TASK DIRECTIONS =
Repeat the data verbatim.

GIVEN DATA =
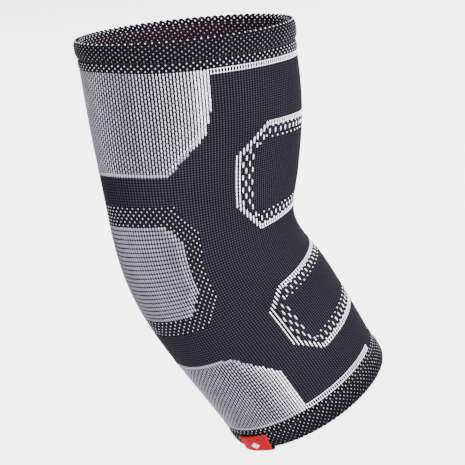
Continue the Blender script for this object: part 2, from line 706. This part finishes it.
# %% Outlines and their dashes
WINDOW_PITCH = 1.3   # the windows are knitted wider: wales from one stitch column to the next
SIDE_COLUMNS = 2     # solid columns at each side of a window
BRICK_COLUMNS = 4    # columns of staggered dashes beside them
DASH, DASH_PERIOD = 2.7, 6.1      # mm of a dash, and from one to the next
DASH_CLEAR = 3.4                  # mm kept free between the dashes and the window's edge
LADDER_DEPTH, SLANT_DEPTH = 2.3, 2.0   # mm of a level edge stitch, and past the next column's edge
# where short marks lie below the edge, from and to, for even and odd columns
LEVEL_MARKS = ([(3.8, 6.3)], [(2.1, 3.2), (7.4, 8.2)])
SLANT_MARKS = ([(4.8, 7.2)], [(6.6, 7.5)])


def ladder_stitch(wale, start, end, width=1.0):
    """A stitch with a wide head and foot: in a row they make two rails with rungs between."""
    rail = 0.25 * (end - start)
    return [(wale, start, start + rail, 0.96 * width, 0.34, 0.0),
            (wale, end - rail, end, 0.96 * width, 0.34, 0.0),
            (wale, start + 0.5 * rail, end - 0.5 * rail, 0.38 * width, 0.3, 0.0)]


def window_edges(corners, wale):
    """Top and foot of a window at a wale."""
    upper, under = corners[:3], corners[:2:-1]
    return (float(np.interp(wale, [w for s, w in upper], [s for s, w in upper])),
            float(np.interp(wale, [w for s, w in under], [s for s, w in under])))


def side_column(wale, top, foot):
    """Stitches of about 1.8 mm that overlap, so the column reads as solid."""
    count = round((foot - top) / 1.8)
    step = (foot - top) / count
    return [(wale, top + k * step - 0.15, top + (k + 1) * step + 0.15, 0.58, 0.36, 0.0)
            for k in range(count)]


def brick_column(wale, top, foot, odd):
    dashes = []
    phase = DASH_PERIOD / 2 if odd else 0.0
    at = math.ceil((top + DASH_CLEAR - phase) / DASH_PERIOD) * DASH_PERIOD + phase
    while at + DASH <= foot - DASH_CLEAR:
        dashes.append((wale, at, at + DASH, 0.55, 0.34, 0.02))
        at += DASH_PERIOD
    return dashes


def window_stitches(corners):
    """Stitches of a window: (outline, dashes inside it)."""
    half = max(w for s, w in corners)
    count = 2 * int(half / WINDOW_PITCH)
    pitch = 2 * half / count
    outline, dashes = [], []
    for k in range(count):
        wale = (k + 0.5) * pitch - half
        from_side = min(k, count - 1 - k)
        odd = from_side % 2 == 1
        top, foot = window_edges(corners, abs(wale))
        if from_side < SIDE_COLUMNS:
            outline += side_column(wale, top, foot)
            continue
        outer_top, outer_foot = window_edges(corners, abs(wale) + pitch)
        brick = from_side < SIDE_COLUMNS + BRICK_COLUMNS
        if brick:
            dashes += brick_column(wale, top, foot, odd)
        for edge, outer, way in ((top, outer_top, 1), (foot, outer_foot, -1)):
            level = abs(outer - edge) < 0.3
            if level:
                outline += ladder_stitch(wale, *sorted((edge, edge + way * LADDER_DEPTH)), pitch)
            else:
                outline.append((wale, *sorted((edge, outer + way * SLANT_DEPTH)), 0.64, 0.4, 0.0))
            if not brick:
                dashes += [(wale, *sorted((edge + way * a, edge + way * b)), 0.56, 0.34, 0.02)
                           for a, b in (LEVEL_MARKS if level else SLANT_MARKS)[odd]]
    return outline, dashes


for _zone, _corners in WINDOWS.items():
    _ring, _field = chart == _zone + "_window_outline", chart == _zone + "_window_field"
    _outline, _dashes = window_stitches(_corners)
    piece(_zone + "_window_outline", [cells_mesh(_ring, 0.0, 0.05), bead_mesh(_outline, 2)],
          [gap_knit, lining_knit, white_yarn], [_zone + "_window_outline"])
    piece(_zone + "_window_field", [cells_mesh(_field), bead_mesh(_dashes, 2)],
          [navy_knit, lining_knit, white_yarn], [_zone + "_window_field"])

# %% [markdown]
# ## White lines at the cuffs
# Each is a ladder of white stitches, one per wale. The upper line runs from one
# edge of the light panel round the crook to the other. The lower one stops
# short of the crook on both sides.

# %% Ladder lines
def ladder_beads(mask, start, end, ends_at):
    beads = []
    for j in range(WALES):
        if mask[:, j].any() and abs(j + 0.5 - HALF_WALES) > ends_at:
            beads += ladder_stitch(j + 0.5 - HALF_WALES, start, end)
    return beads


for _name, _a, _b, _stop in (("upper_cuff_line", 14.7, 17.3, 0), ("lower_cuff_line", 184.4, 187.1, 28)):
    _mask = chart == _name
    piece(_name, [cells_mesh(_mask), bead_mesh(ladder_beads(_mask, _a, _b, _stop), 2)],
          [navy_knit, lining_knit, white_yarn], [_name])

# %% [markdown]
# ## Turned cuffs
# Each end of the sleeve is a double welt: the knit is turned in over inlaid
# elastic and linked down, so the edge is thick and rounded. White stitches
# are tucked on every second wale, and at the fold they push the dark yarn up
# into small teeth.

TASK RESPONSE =
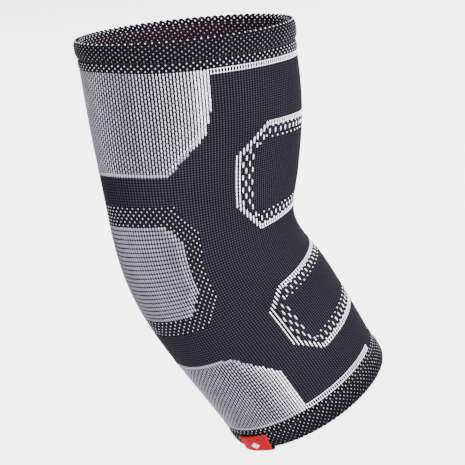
Continue the Blender script for this object: part 2, from line 706. This part finishes it.
# %% Outlines and their dashes
WINDOW_PITCH = 1.3   # the windows are knitted wider: wales from one stitch column to the next
SIDE_COLUMNS = 2     # solid columns at each side of a window
BRICK_COLUMNS = 4    # columns of staggered dashes beside them
DASH, DASH_PERIOD = 2.7, 6.1      # mm of a dash, and from one to the next
DASH_CLEAR = 3.4                  # mm kept free between the dashes and the window's edge
LADDER_DEPTH, SLANT_DEPTH = 2.3, 2.0   # mm of a level edge stitch, and past the next column's edge
# where short marks lie below the edge, from and to, for even and odd columns
LEVEL_MARKS = ([(3.8, 6.3)], [(2.1, 3.2), (7.4, 8.2)])
SLANT_MARKS = ([(4.8, 7.2)], [(6.6, 7.5)])


def ladder_stitch(wale, start, end, width=1.0):
    """A stitch with a wide head and foot: in a row they make two rails with rungs between."""
    rail = 0.25 * (end - start)
    return [(wale, start, start + rail, 0.96 * width, 0.34, 0.0),
            (wale, end - rail, end, 0.96 * width, 0.34, 0.0),
            (wale, start + 0.5 * rail, end - 0.5 * rail, 0.38 * width, 0.3, 0.0)]


def window_edges(corners, wale):
    """Top and foot of a window at a wale."""
    upper, under = corners[:3], corners[:2:-1]
    return (float(np.interp(wale, [w for s, w in upper], [s for s, w in upper])),
            float(np.interp(wale, [w for s, w in under], [s for s, w in under])))


def side_column(wale, top, foot):
    """Stitches of about 1.8 mm that overlap, so the column reads as solid."""
    count = round((foot - top) / 1.8)
    step = (foot - top) / count
    return [(wale, top + k * step - 0.15, top + (k + 1) * step + 0.15, 0.58, 0.36, 0.0)
            for k in range(count)]


def brick_column(wale, top, foot, odd):
    dashes = []
    phase = DASH_PERIOD / 2 if odd else 0.0
    at = math.ceil((top + DASH_CLEAR - phase) / DASH_PERIOD) * DASH_PERIOD + phase
    while at + DASH <= foot - DASH_CLEAR:
        dashes.append((wale, at, at + DASH, 0.55, 0.34, 0.02))
        at += DASH_PERIOD
    return dashes


def window_stitches(corners):
    """Stitches of a window: (outline, dashes inside it)."""
    half = max(w for s, w in corners)
    count = 2 * int(half / WINDOW_PITCH)
    pitch = 2 * half / count
    outline, dashes = [], []
    for k in range(count):
        wale = (k + 0.5) * pitch - half
        from_side = min(k, count - 1 - k)
        odd = from_side % 2 == 1
        top, foot = window_edges(corners, abs(wale))
        if from_side < SIDE_COLUMNS:
            outline += side_column(wale, top, foot)
            continue
        outer_top, outer_foot = window_edges(corners, abs(wale) + pitch)
        brick = from_side < SIDE_COLUMNS + BRICK_COLUMNS
        if brick:
            dashes += brick_column(wale, top, foot, odd)
        for edge, outer, way in ((top, outer_top, 1), (foot, outer_foot, -1)):
            level = abs(outer - edge) < 0.3
            if level:
                outline += ladder_stitch(wale, *sorted((edge, edge + way * LADDER_DEPTH)), pitch)
            else:
                outline.append((wale, *sorted((edge, outer + way * SLANT_DEPTH)), 0.64, 0.4, 0.0))
            if not brick:
                dashes += [(wale, *sorted((edge + way * a, edge + way * b)), 0.56, 0.34, 0.02)
                           for a, b in (LEVEL_MARKS if level else SLANT_MARKS)[odd]]
    return outline, dashes


for _zone, _corners in WINDOWS.items():
    _ring, _field = chart == _zone + "_window_outline", chart == _zone + "_window_field"
    _outline, _dashes = window_stitches(_corners)
    piece(_zone + "_window_outline", [cells_mesh(_ring, 0.0, 0.05), bead_mesh(_outline, 2)],
          [gap_knit, lining_knit, white_yarn], [_zone + "_window_outline"])
    piece(_zone + "_window_field", [cells_mesh(_field), bead_mesh(_dashes, 2)],
          [navy_knit, lining_knit, white_yarn], [_zone + "_window_field"])

# %% [markdown]
# ## White lines at the cuffs
# Each is a ladder of white stitches, one per wale. The upper line runs from one
# edge of the light panel round the crook to the other. The lower one stops
# short of the crook on both sides.

# %% Ladder lines
def ladder_beads(mask, start, end, ends_at):
    beads = []
    for j in range(WALES):
        if mask[:, j].any() and abs(j + 0.5 - HALF_WALES) > ends_at:
            beads += ladder_stitch(j + 0.5 - HALF_WALES, start, end)
    return beads


for _name, _a, _b, _stop in (("upper_cuff_line", 14.7, 17.3, 0), ("lower_cuff_line", 184.4, 187.1, 28)):
    _mask = chart == _name
    piece(_name, [cells_mesh(_mask), bead_mesh(ladder_beads(_mask, _a, _b, _stop), 2)],
          [navy_knit, lining_knit, white_yarn], [_name])

# %% [markdown]
# ## Turned cuffs
# Each end of the sleeve is a double welt: the knit is turned in over inlaid
# elastic and linked down, so the edge is thick and rounded. White stitches
# are tucked on every second wale, and at the fold they push the dark yarn up
# into small teeth.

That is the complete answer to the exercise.